建設業の基盤維持に向け「次世代建築リーダー育成コンソーシアム」を設立、清水建設など3者:産業動向
神奈川県立の神奈川工業高校、小山学園専門学校東京テクニカルカレッジ、清水建設の3者は、「次世代建築リーダー育成コンソーシアム」を設立した。
神奈川工業高校、小山学園専門学校東京テクニカルカレッジ、清水建設の三者は2023年3月27日、建設業の基盤維持に貢献することを目的に、産学連携契約を締結し、「次世代建築リーダー育成コンソーシアム」を設立したと発表した。
減少傾向が続く施工管理技術者の担い手を確保
日本国内では年間60兆円超の建設投資が続いており、大都市圏では大規模な建設プロジェクトがめじろ押しだが、プロジェクトを管理する施工管理技術者を志す学生は減少傾向にあり、将来にわたる技術者の担い手不足が顕在化している。
清水建設の採用活動でも、施工管理技術者計画数の確保はできているものの、応募者数は5年前に比べて2割程度減少。背景には需給バランスが逼迫(ひっぱく)していることがあり、即戦力となるキャリア採用も容易ではなく、このような傾向は企業規模や地域による例外がない状態となっている。

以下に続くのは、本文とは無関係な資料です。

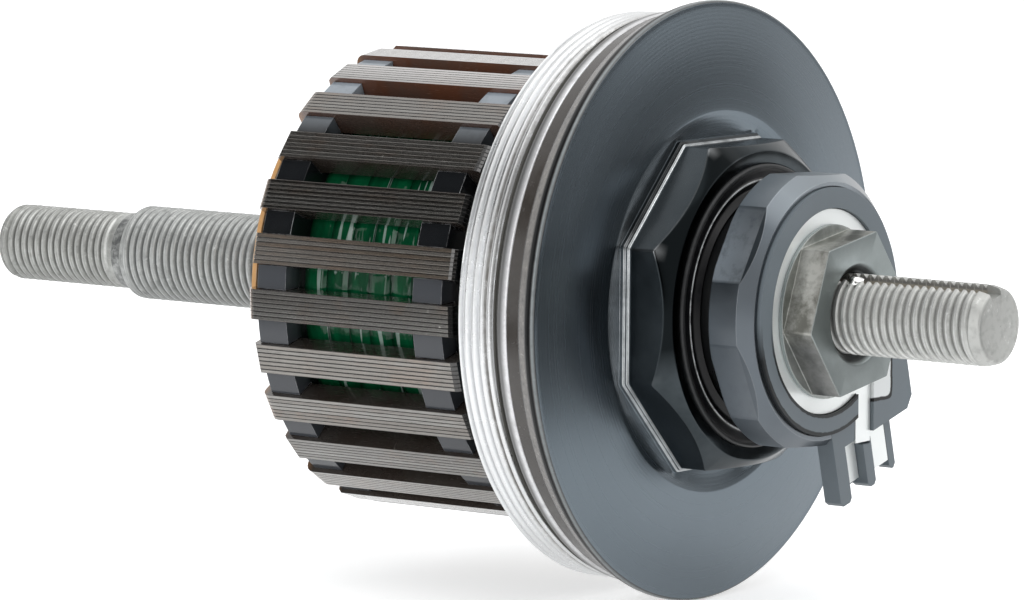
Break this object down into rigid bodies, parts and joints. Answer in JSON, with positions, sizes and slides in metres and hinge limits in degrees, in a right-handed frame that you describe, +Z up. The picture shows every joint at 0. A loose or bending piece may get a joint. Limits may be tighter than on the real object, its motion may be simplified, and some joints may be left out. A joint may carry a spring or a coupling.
{
  "type": "hub dynamo inner unit",
  "caption": "Inner unit of a front hub dynamo: threaded axle, claw-pole stator on a taped coil, threaded hub cap on its bearing, end nut and two-blade connector.",
  "frame": {"origin": "the middle of the axle, on its centre line", "axes": "+Y runs along the axle away from the connector, -Y towards the connector end; +Z is up, with the connector's terminal block hanging down; +X completes the right-handed frame"},
  "size_m": [0.0654, 0.135, 0.0654],
  "materials": {
    "axle_steel": "bright rolled thread, satin",
    "sleeve_aluminium": "turned",
    "bobbin_plastic": "black moulded, slightly glossy",
    "copper": "enamelled copper wire, wound solid",
    "coil_tape": "dark green polyester tape, glossy",
    "laminated_steel": "dark varnished electrical steel plates, bonded",
    "plated_steel": "zinc plated, satin",
    "fibre_guard": "amber fibre sheet",
    "lead_insulation": "smooth insulation",
    "bearing_steel": "ground and hardened",
    "end_nut_steel": "dark satin coating, worn at the edges",
    "connector_plastic": "dark grey moulded, satin",
    "contact_tin": "bright tin plate",
    "nut_steel": "satin stainless steel",
    "black_anodised": "black anodised, satin, fine turning lines",
    "machined_aluminium": "bare machined, bright",
    "seal_rubber": "black rubber, slightly glossy",
    "retainer_plastic": "moulded nylon",
    "ball_steel": "polished"
  },
  "bodies": {
    "axle_unit": {"axle": "axle_steel", "core_sleeve": "sleeve_aluminium", "bobbin": "bobbin_plastic", "coil_winding": "copper", "coil_tape": "coil_tape", "pole_left_01": "laminated_steel", "pole_left_02": "laminated_steel", "pole_left_03": "laminated_steel", "pole_left_04": "laminated_steel", "pole_left_05": "laminated_steel", "pole_left_06": "laminated_steel", "pole_left_07": "laminated_steel", "pole_left_08": "laminated_steel", "pole_left_09": "laminated_steel", "pole_left_10": "laminated_steel", "pole_left_11": "laminated_steel", "pole_left_12": "laminated_steel", "pole_left_13": "laminated_steel", "pole_right_01": "laminated_steel", "pole_right_02": "laminated_steel", "pole_right_03": "laminated_steel", "pole_right_04": "laminated_steel", "pole_right_05": "laminated_steel", "pole_right_06": "laminated_steel", "pole_right_07": "laminated_steel", "pole_right_08": "laminated_steel", "pole_right_09": "laminated_steel", "pole_right_10": "laminated_steel", "pole_right_11": "laminated_steel", "pole_right_12": "laminated_steel", "pole_right_13": "laminated_steel", "clamp_plate_left": "plated_steel", "clamp_plate_right": "plated_steel", "stator_washer": "plated_steel", "stator_nut": "plated_steel", "lead_guard": "fibre_guard", "ground_lead": "lead_insulation", "live_lead": "lead_insulation", "spacer_sleeve": "sleeve_aluminium", "bearing_cone": "bearing_steel", "end_nut": "end_nut_steel", "connector_body": "connector_plastic", "ground_plate": "contact_tin", "live_contact": "contact_tin", "axle_nut": "nut_steel"},
    "cap_unit": {"hub_cap": "black_anodised", "threaded_ring": "machined_aluminium", "o_ring": "seal_rubber", "bearing_cup": "bearing_steel", "dust_seal": "seal_rubber"},
    "ball_cage": {"ball_retainer": "retainer_plastic", "bearing_balls": "ball_steel"}
  },
  "joints": [
    {"name": "cap_spin", "type": "hinge", "parent": "axle_unit", "child": "cap_unit", "pos_m": [0, -0.0318, 0], "axis": [0, 1, 0], "continuous": true},
    {"name": "cage_spin", "type": "hinge", "parent": "axle_unit", "child": "ball_cage", "pos_m": [0, -0.0318, 0], "axis": [0, 1, 0], "continuous": true}
  ],
  "couplings": [
    {"joint": "cage_spin", "follows": "cap_spin", "ratio": 0.579}
  ]
}
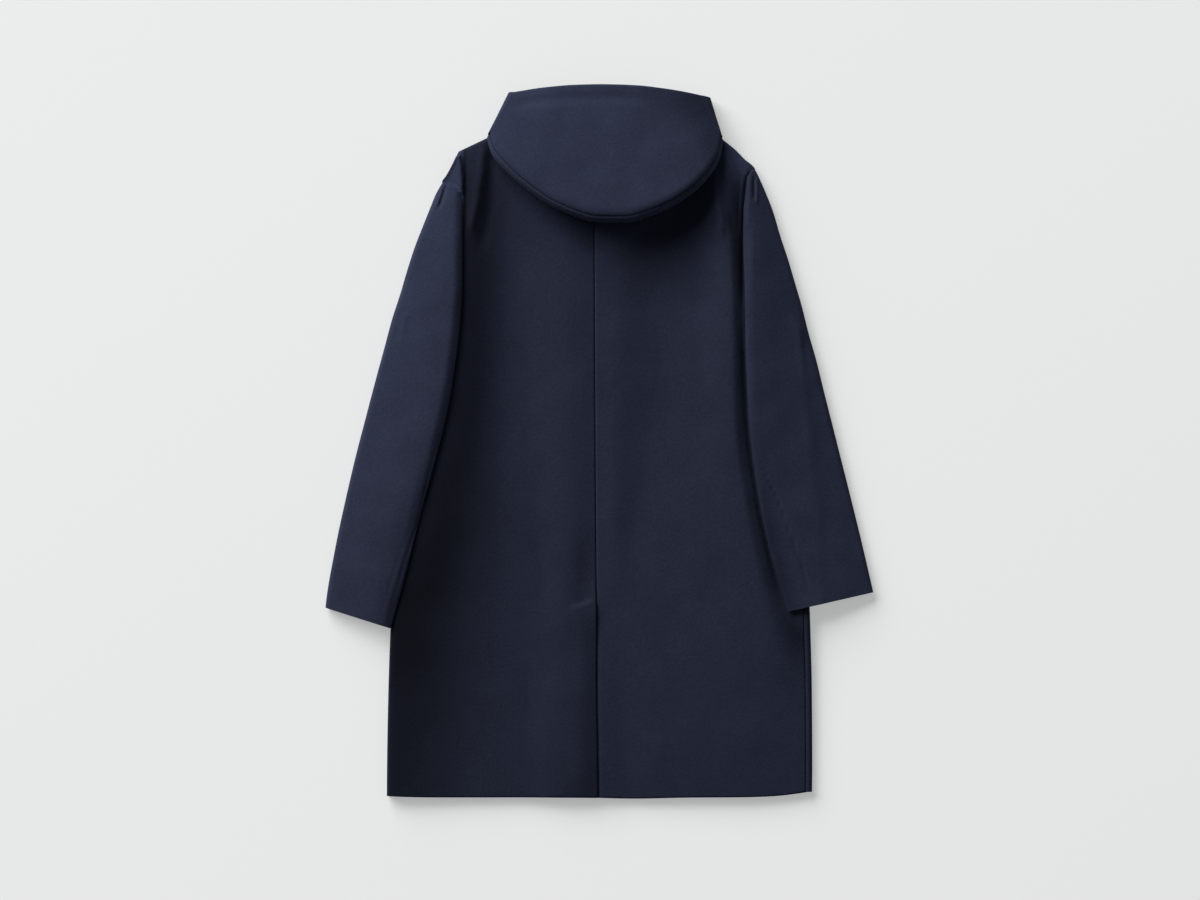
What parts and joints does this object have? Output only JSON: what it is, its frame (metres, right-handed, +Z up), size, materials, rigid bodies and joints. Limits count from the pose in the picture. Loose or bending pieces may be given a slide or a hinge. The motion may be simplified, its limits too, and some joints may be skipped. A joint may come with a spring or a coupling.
{
  "type": "hooded wool coat",
  "caption": "Hooded knee-length wool coat lying flat on its front with its back uppermost, plain sleeves down its sides, a centre-back vent and the hood spread above the shoulders.",
  "frame": {"origin": "centre of the coat's outline, on the surface it lies on", "axes": "+X to the right when looking down at the coat's back, +Y from the hem to the hood, +Z up from the surface"},
  "size_m": [0.8038, 1.048, 0.0415],
  "materials": {
    "wool": "felted, matt, midnight blue"
  },
  "bodies": {
    "root": {"front_left": "wool", "front_right": "wool", "back_left": "wool", "back_right": "wool", "sleeve_left": "wool", "sleeve_right": "wool", "hood_back": "wool", "hood_front": "wool"}
  },
  "joints": []
}
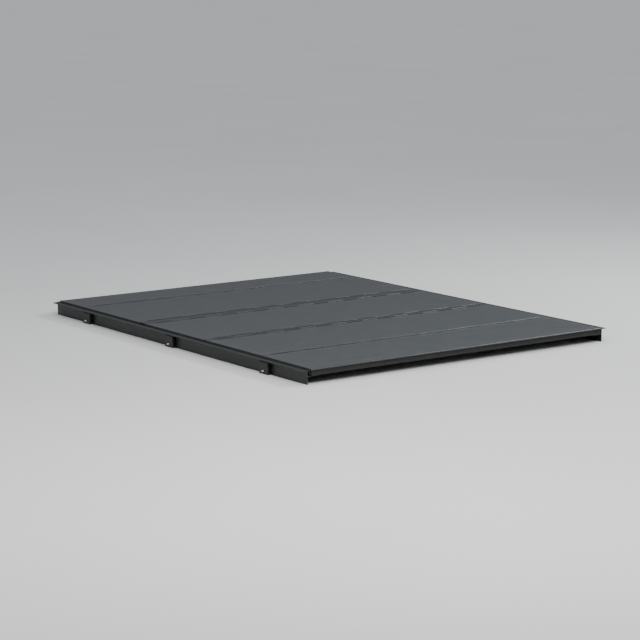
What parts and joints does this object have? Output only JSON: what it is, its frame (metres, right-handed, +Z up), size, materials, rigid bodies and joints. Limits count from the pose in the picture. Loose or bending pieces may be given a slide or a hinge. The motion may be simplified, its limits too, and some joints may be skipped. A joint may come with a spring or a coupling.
{
  "type": "tonneau cover",
  "caption": "Hard folding tonneau cover for a full-size pickup bed, with hinged panels, side rails, clamps, seals, slide bolts and prop rods.",
  "frame": {"origin": "middle of the cover, level with the lower edge of the side rails", "axes": "+X to the truck's right, +Y to the cab, +Z up"},
  "size_m": [1.676, 2.087, 0.0708],
  "materials": {
    "panel_skin": "satin",
    "panel_frame": "satin",
    "hinge_bar": "satin",
    "under_skin": "matte",
    "core": "matte",
    "hinge_pin": "satin",
    "rail": "satin",
    "end_cap": "matte",
    "seal": "matte",
    "clamp_jaw": "satin",
    "fastener": "satin",
    "latch_housing": "matte",
    "latch_bolt": "satin",
    "prop_rod": "satin",
    "moulded_nylon": "matte",
    "spacer": "matte"
  },
  "bodies": {
    "rails": {"side_rail_right": "rail", "side_rail_left": "rail", "rail_end_caps": "end_cap", "side_seals": "seal", "bulkhead_seal": "seal", "prop_rod_cradles": "moulded_nylon", "front_panel_bolts": "fastener", "front_panel_spacers": "spacer", "drain_spouts": "moulded_nylon", "front_seam_hinge_pin": "hinge_pin", "panel_1_frame": "panel_frame", "panel_1_top_skin": "panel_skin", "panel_1_bottom_skin": "under_skin", "panel_1_core": "core"},
    "panel_2": {"panel_2_frame": "panel_frame", "panel_2_top_skin": "panel_skin", "panel_2_bottom_skin": "under_skin", "panel_2_core": "core", "prop_rod_brackets": "fastener", "prop_rod_clips": "moulded_nylon"},
    "wide_bar": {"wide_hinge_bar": "hinge_bar", "wide_bar_hinge_pins": "hinge_pin"},
    "panel_3": {"panel_3_frame": "panel_frame", "panel_3_top_skin": "panel_skin", "panel_3_bottom_skin": "under_skin", "panel_3_core": "core", "panel_3_latch_housings": "latch_housing"},
    "narrow_bar": {"narrow_hinge_bar": "hinge_bar", "narrow_bar_hinge_pins": "hinge_pin"},
    "panel_4": {"panel_4_frame": "panel_frame", "panel_4_top_skin": "panel_skin", "panel_4_bottom_skin": "under_skin", "panel_4_core": "core", "rear_seam_hinge_pin": "hinge_pin"},
    "panel_5": {"panel_5_frame": "panel_frame", "panel_5_top_skin": "panel_skin", "panel_5_bottom_skin": "under_skin", "panel_5_core": "core", "panel_5_latch_housings": "latch_housing", "tailgate_seal": "seal"},
    "latch_bolt_5_right": {"panel_5_latch_bolt_right": "latch_bolt"},
    "latch_bolt_5_left": {"panel_5_latch_bolt_left": "latch_bolt"},
    "latch_bolt_3_right": {"panel_3_latch_bolt_right": "latch_bolt"},
    "latch_bolt_3_left": {"panel_3_latch_bolt_left": "latch_bolt"},
    "prop_rod_right": {"prop_rod_right": "prop_rod", "prop_rod_foot_right": "fastener"},
    "prop_rod_left": {"prop_rod_left": "prop_rod", "prop_rod_foot_left": "fastener"},
    "clamp_bolt_rear_right": {"clamp_bolt_rear_right": "fastener"},
    "clamp_jaw_rear_right": {"clamp_jaw_rear_right": "clamp_jaw"},
    "clamp_bolt_rear_left": {"clamp_bolt_rear_left": "fastener"},
    "clamp_jaw_rear_left": {"clamp_jaw_rear_left": "clamp_jaw"},
    "clamp_bolt_middle_right": {"clamp_bolt_middle_right": "fastener"},
    "clamp_jaw_middle_right": {"clamp_jaw_middle_right": "clamp_jaw"},
    "clamp_bolt_middle_left": {"clamp_bolt_middle_left": "fastener"},
    "clamp_jaw_middle_left": {"clamp_jaw_middle_left": "clamp_jaw"},
    "clamp_bolt_front_right": {"clamp_bolt_front_right": "fastener"},
    "clamp_jaw_front_right": {"clamp_jaw_front_right": "clamp_jaw"},
    "clamp_bolt_front_left": {"clamp_bolt_front_left": "fastener"},
    "clamp_jaw_front_left": {"clamp_jaw_front_left": "clamp_jaw"}
  },
  "joints": [
    {"name": "front_seam_fold", "type": "hinge", "parent": "rails", "child": "panel_2", "pos_m": [0, 0.7975, 0.0666], "axis": [-1, 0, 0], "range_deg": [0, 90]},
    {"name": "wide_bar_front_fold", "type": "hinge", "parent": "panel_2", "child": "wide_bar", "pos_m": [0, 0.3015, 0.0666], "axis": [-1, 0, 0], "range_deg": [0, 90]},
    {"name": "wide_bar_rear_fold", "type": "hinge", "parent": "wide_bar", "child": "panel_3", "pos_m": [0, 0.2355, 0.0666], "axis": [-1, 0, 0], "range_deg": [0, 90]},
    {"name": "narrow_bar_front_fold", "type": "hinge", "parent": "panel_3", "child": "narrow_bar", "pos_m": [0, -0.2345, 0.0666], "axis": [-1, 0, 0], "range_deg": [0, 90]},
    {"name": "narrow_bar_rear_fold", "type": "hinge", "parent": "narrow_bar", "child": "panel_4", "pos_m": [0, -0.2685, 0.0666], "axis": [-1, 0, 0], "range_deg": [0, 90]},
    {"name": "rear_seam_fold", "type": "hinge", "parent": "panel_4", "child": "panel_5", "pos_m": [0, -0.6875, 0.0666], "axis": [-1, 0, 0], "range_deg": [0, 180]},
    {"name": "panel_5_latch_right", "type": "slide", "parent": "panel_5", "child": "latch_bolt_5_right", "axis": [1, 0, 0], "range_m": [0, 0.009]},
    {"name": "panel_5_latch_left", "type": "slide", "parent": "panel_5", "child": "latch_bolt_5_left", "axis": [-1, 0, 0], "range_m": [0, 0.009]},
    {"name": "panel_3_latch_right", "type": "slide", "parent": "panel_3", "child": "latch_bolt_3_right", "axis": [1, 0, 0], "range_m": [0, 0.009]},
    {"name": "panel_3_latch_left", "type": "slide", "parent": "panel_3", "child": "latch_bolt_3_left", "axis": [-1, 0, 0], "range_m": [0, 0.009]},
    {"name": "prop_rod_right_swing", "type": "hinge", "parent": "panel_2", "child": "prop_rod_right", "pos_m": [0.737, 0.6975, 0.033], "axis": [1, 0, 0], "range_deg": [0, 110.26]},
    {"name": "prop_rod_left_swing", "type": "hinge", "parent": "panel_2", "child": "prop_rod_left", "pos_m": [-0.737, 0.6975, 0.033], "axis": [1, 0, 0], "range_deg": [0, 110.26]},
    {"name": "clamp_bolt_rear_right_turn", "type": "hinge", "parent": "rails", "child": "clamp_bolt_rear_right", "pos_m": [0.805, -0.7435, 0.014], "axis": [-1, 0, 0], "range_deg": [0, 2310]},
    {"name": "clamp_jaw_rear_right_slide", "type": "slide", "parent": "rails", "child": "clamp_jaw_rear_right", "axis": [1, 0, 0], "range_m": [0, 0.008]},
    {"name": "clamp_bolt_rear_left_turn", "type": "hinge", "parent": "rails", "child": "clamp_bolt_rear_left", "pos_m": [-0.805, -0.7435, 0.014], "axis": [1, 0, 0], "range_deg": [0, 2310]},
    {"name": "clamp_jaw_rear_left_slide", "type": "slide", "parent": "rails", "child": "clamp_jaw_rear_left", "axis": [-1, 0, 0], "range_m": [0, 0.008]},
    {"name": "clamp_bolt_middle_right_turn", "type": "hinge", "parent": "rails", "child": "clamp_bolt_middle_right", "pos_m": [0.805, -0.0035, 0.014], "axis": [-1, 0, 0], "range_deg": [0, 2310]},
    {"name": "clamp_jaw_middle_right_slide", "type": "slide", "parent": "rails", "child": "clamp_jaw_middle_right", "axis": [1, 0, 0], "range_m": [0, 0.008]},
    {"name": "clamp_bolt_middle_left_turn", "type": "hinge", "parent": "rails", "child": "clamp_bolt_middle_left", "pos_m": [-0.805, -0.0035, 0.014], "axis": [1, 0, 0], "range_deg": [0, 2310]},
    {"name": "clamp_jaw_middle_left_slide", "type": "slide", "parent": "rails", "child": "clamp_jaw_middle_left", "axis": [-1, 0, 0], "range_m": [0, 0.008]},
    {"name": "clamp_bolt_front_right_turn", "type": "hinge", "parent": "rails", "child": "clamp_bolt_front_right", "pos_m": [0.805, 0.7265, 0.014], "axis": [-1, 0, 0], "range_deg": [0, 2310]},
    {"name": "clamp_jaw_front_right_slide", "type": "slide", "parent": "rails", "child": "clamp_jaw_front_right", "axis": [1, 0, 0], "range_m": [0, 0.008]},
    {"name": "clamp_bolt_front_left_turn", "type": "hinge", "parent": "rails", "child": "clamp_bolt_front_left", "pos_m": [-0.805, 0.7265, 0.014], "axis": [1, 0, 0], "range_deg": [0, 2310]},
    {"name": "clamp_jaw_front_left_slide", "type": "slide", "parent": "rails", "child": "clamp_jaw_front_left", "axis": [-1, 0, 0], "range_m": [0, 0.008]}
  ],
  "couplings": [
    {"joint": "clamp_bolt_rear_right_turn", "follows": "clamp_jaw_rear_right_slide", "rad_per_m": 5026.5},
    {"joint": "clamp_bolt_rear_left_turn", "follows": "clamp_jaw_rear_left_slide", "rad_per_m": 5026.5},
    {"joint": "clamp_bolt_middle_right_turn", "follows": "clamp_jaw_middle_right_slide", "rad_per_m": 5026.5},
    {"joint": "clamp_bolt_middle_left_turn", "follows": "clamp_jaw_middle_left_slide", "rad_per_m": 5026.5},
    {"joint": "clamp_bolt_front_right_turn", "follows": "clamp_jaw_front_right_slide", "rad_per_m": 5026.5},
    {"joint": "clamp_bolt_front_left_turn", "follows": "clamp_jaw_front_left_slide", "rad_per_m": 5026.5}
  ]
}
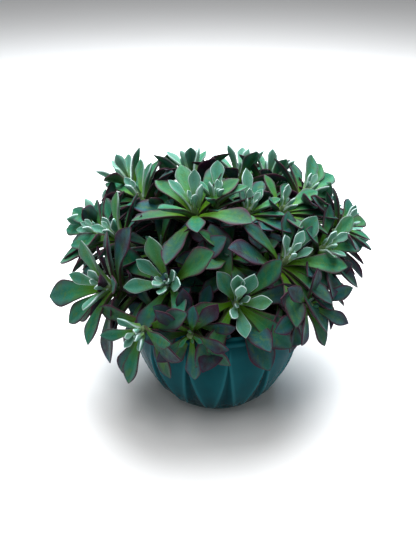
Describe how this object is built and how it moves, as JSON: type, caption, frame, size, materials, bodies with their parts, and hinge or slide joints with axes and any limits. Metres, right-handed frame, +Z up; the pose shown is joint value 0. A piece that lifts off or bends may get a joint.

一方、工業高校や専門学校の建築系学科に進学する学生には、建築の職種といえば建築士というイメージが定着しており、入学する時点で施工管理技術者を志す学生はほぼゼロに等しい状況だ。しかし、入学後に施工管理技術者の職種を理解すると、その魅力から多くの学生が施工管理技術者を希望するという現状がある。
そこで神奈川工業高校、小山学園専門学校東京テクニカルカレッジ、清水建設は、学生の職業観や施工管理技術者の認知度などを分析し、施工管理という仕事に対する理解促進と必要なスキルやマインドの修得支援が、日本の施工管理技術者不足を解決して建設業の基盤維持に貢献できると考え、コンソーシアムの設立を決意するに至った。
7年間に及ぶ人財育成プログラムでは、1年次に神奈川工業高校 建設科で施工管理技術者に必要な基本的素養、2〜3年次からは東京テクニカルカレッジ建築監督科で施工管理技術者に必要な専門力に加え、企業人や社会人としての基本的能力を段階的に修得するための学習を提供していく。
こうした一貫教育の実施や提供に向け、両校は神奈川工業高校から東京テクニカルカレッジへの円滑な進学を図る制度を整備しつつ、学費支援などを含めた学習環境を提供する。
その中で清水建設は、教育プログラムの開発支援、教育現場や学生の就職活動の支援を担当。プログラム開発では、施工管理技術者に求められる素養や能力に関する情報を提供し、教育現場では、神奈川工業高校の生徒に対して、施工管理技術者の生の声による職業観の理解促進、現場や会社見学、職業体験を行う機会を創出する。また、東京テクニカルカレッジの学生には、メンタリングやインターンシップ、研究の課題提供、指導を行い、最終的にはプログラムを終了した学生の採用支援やグループ企業、取引企業などへの推薦などを行い、就職活動をサポートする。
コンソーシアムでは、教育機関が連携して新たな教育プログラムを学生に提供するだけではなく、学生を採用する側の企業が参画していることが特長だ。学生にとっては教育プログラムで施工管理技術者の生の声を聞くことができ、さらに職業体験もできるため、施工管理という仕事に対する理解を一層深めることが期待される。さらに、就職活動時に企業側から支援が得られるのは学生にとって大きなメリットとなる。
施工管理技術者不足は地域や企業規模を問わず、切実な問題になりつつある。ただ、建築学科を設置している工業高校や専門学校は各地に所在しているものの、施工管理技術者の育成に重点を置いた教育カリキュラムを提供している学校は皆無に等しいといっても過言ではない。そこで、コンソーシアムでは各地の工業高校や専門学校の参画を受け入れ、産学連携の後押しをし、7年間の人財育成プログラムを提供することで、より多くの施工管理技術者を社会に送り出す考えだ。